Dhoni reiterated his general mistrust of the DRS rule. "It could have [changed the course of the match] but at the same time we need to push the umpires to make the right decisions," he had said. "You have to see how many 50-50 decisions don't go in our favour. It always happens, then you have to take it. But I am still not convinced about DRS."

Dhoni also felt there were too many variables involved for the teams to factor in while using the system. "There are quite a few deviations," he had observed. "Even the makers agree that can happen. Now you have to also take into account whether it was given not out or out. If it was given out it needs to touch the stump [for the decision to remain out]; if it was not out it needs to hit half the stump [to be given out]. That itself makes the variable too big. In cricket every inch, every millimetre, matters."

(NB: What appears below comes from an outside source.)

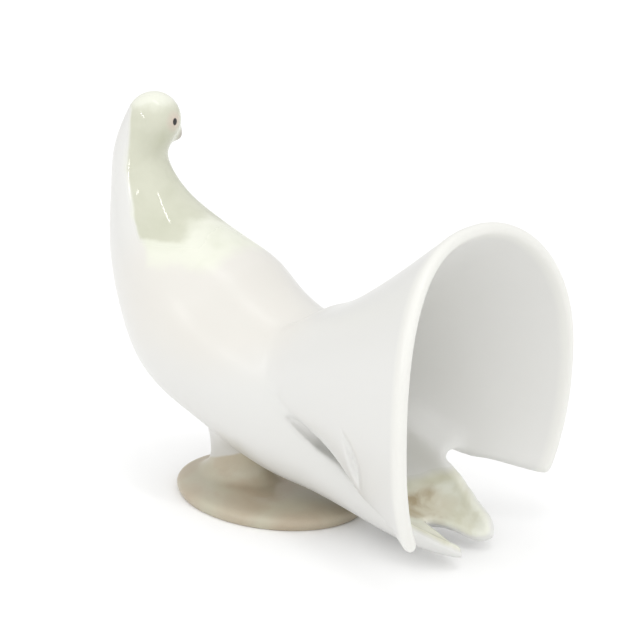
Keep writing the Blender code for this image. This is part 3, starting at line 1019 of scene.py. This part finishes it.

Dave Richardson, the ICC chief executive, had said in June last year that he was confident of getting the BCCI on board, with the technology being perfected over time.

"Ideally we want to be uniform but we are not there yet. What Geoff [Allardice, ICC general manager] is arranging is the testing of the technology so that everyone believes and trusts what the technology is supposed to be delivering is accurate and reliable," he said. "Once we get over that hurdle, the confidence in the DRS will grow and eventually we will end up with everybody accepting it.

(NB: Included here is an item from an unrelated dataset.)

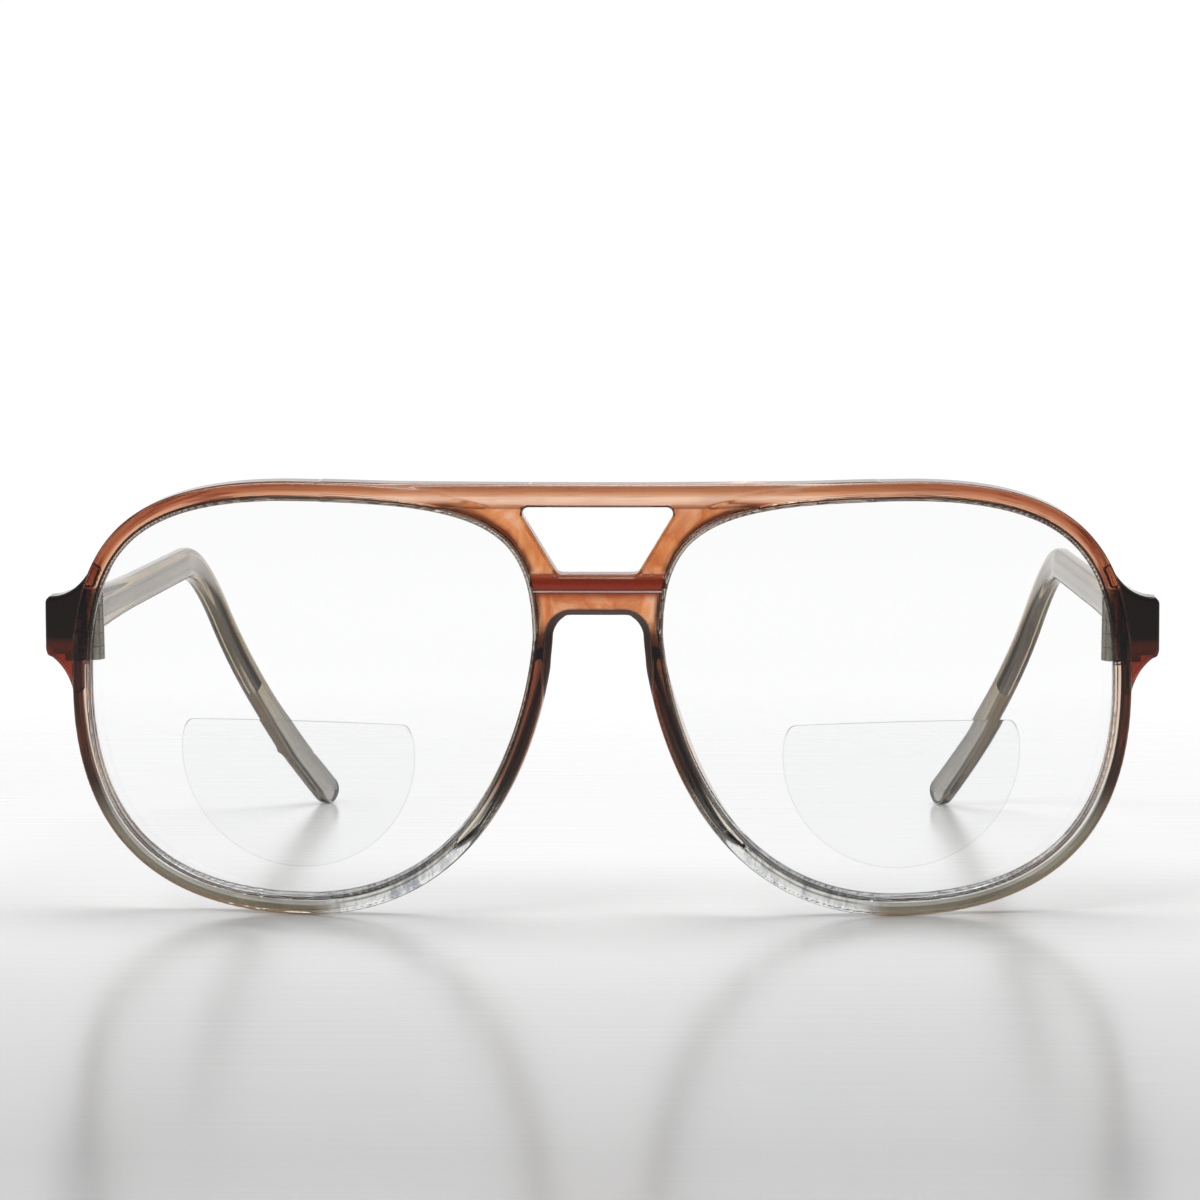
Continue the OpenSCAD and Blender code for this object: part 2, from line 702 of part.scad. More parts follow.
front_frame();
lens(true);  // lens_left
lens(false);  // lens_right
temple(true);  // temple_left
temple(false);  // temple_right
core_wire(true);  // core_wire_left
core_wire(false);  // core_wire_right
front_hinge_leaf(true);  // front_hinge_leaf_left
front_hinge_leaf(false);  // front_hinge_leaf_right
temple_hinge_leaf(true);  // temple_hinge_leaf_left
temple_hinge_leaf(false);  // temple_hinge_leaf_right
hinge_screw(true);  // hinge_screw_left
hinge_screw(false);  // hinge_screw_right
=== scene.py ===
import json
import math

import bmesh
import bpy
import numpy as np
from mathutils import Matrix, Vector

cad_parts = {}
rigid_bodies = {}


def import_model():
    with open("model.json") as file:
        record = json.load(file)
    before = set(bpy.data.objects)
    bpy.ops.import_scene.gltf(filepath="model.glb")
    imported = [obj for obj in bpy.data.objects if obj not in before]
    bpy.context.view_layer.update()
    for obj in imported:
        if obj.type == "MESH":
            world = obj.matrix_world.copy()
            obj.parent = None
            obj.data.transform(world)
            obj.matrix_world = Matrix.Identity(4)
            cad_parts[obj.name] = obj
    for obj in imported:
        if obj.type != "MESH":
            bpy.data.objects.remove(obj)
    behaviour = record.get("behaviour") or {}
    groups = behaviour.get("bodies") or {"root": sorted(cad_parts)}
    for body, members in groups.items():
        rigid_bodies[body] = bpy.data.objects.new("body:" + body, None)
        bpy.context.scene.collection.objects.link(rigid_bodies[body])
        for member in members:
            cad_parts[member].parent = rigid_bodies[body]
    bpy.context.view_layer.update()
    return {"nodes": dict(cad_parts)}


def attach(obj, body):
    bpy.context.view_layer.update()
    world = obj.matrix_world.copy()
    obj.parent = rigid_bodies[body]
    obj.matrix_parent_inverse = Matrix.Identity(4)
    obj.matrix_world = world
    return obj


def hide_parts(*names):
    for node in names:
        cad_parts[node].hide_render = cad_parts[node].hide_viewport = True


for old in list(bpy.data.objects):
    bpy.data.objects.remove(old)
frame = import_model()
MM = 0.001

# Sizes of the object, in millimetres
TILT = math.radians(6)
CURVE_R = 260.0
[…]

India have used DRS only twice in a bilateral series. The first of those was on the tour of Sri Lanka in 2008, where the team felt most of the 50-50 decisions went against them. Three years later, in England, the system was partially adopted with only the hot spot and audio technology being used.

Arun Venugopal is a correspondent at ESPNcricinfo

Comments have now been closed for this article

  • sri1ram on January 30, 2016, 18:06 GMT

    1. Everyone accepts that DRS technology is Broadcaster sponsored and driven for it to be accepted across all the boards, whether cash-strapped or lush with funds. 2. Indian viewership and market is the largest and the more the decisions in favor of Indians, more the advertising and revenue. 3. If it is seen that Indian players are getting even marginal decisions in their favor once DRS is accepted by BCCI, then again there will be a chorus of people shouting from the rooftops that the Indians are deliberately biasing the game to their benefit. The same way Indians used to see blatantly biased umpires like Bucknor. 4. So, BCCI always has this catch-20 situation : blamed if-you-accept and cursed if-you-reject conundrum when it comes to any new changes in the game. So it is better that it takes its own time to come to a decision and as it stands the decision to finally review an acceptable form of DRS is good.

  • Anwaruzz on January 30, 2016, 16:17 GMT

    Guess the BCCI should make a new IFDRS. Indian favoured DRS and make it compulsory for all teams they play against, specially outside India.

  • SnGomes on January 30, 2016, 16:01 GMT

    @KHURRAM-S-CHAUDHRY DRS is for major howlers. not just for marginal lbws. You people actually support such decisions given for marginal calls. Why do you need hawkeye for plumb lbws? It is normally very obvious when the batsman is plumb out.

  • gimme-a-greentop on January 30, 2016, 9:54 GMT

    @Driftturnandbounce - I was speaking of the specific occassions when he has blamed the umpires for the loss, which were recently. No matter how justified his complaint, no captain should ever do that. He never used to do that. Maybe it was pressure, which I can understand is enormous when you captain India, and he has borne it heroically for so long. I think he generally has good sportsmanship, but this tendency has crept in lately. So yes what I said in the context of his whole career was harsh.

  •   Bkv Murthy on January 30, 2016, 9:05 GMT

    The new system will be known as DDRS to indicate it is a Deviated version of Decision Review System .. !

  • Jose...P on January 30, 2016, 4:08 GMT

    This is a welcome move.

    1. DRS is not perfect, but minimises howlers.

    2. Even for LBW it can be used, till the point of impact on the pad /body /bat. Projection beyond, is fraught with errors arising from the position / angle of the cameras. The umpire standing behind the bowlers arm has the most "accurate" view, Rely on that.

    3. Th biggest problem is the conflict of interest. As long as the broadcaster (any broad caster, for that matter) owns any part of the technology and make money from it's use) there IS a conflict of interest. ICC is on a big drive to weed out potential conflicts. On this, they had cast a blind eye, so far.

    4. The 'conflict' gets worse when the technology owners' own staff operate it, instead of ICC staff sitting in referee's chamber. A number of times the clip/s shown after the first had differed, creating unwanted doubts, even when it was accidental.

    5. Review system should not become "justification" system. That is what happens in "umpire's call".

  • Antony_Lucas on January 30, 2016, 3:53 GMT

    Yes, 'ball tracking' can still be used to decide if the ball has pitched outside leg

  • D_Maverick on January 30, 2016, 2:33 GMT

    Better mate than never! Well done BCCI to think in those lines, if you don't like the review system for LBWs, fair enough. Let's atleast go forward with other modes of dismissals which can be checked via Hot Spot and Snicko. Step in the right direction I say !

  • Drew12 on January 29, 2016, 23:41 GMT

    Apart from the BCCI somehow being unable to understand the concept of 'umpires call' and how the incorporation of a degree of error into the system actually improves it, the funniest thing here is that they are considering the implementation of DRS into the one form of cricket the rest of the world decided it was better to not be used. Why does the BCCI and India go so far out of the way and try so hard to be different?

  • TRAM on January 29, 2016, 23:32 GMT

    What has changed in the technology or the precision of the devices+software that has resulted in this "significant departure"? Or is it just the result of BCCI's change in leadership?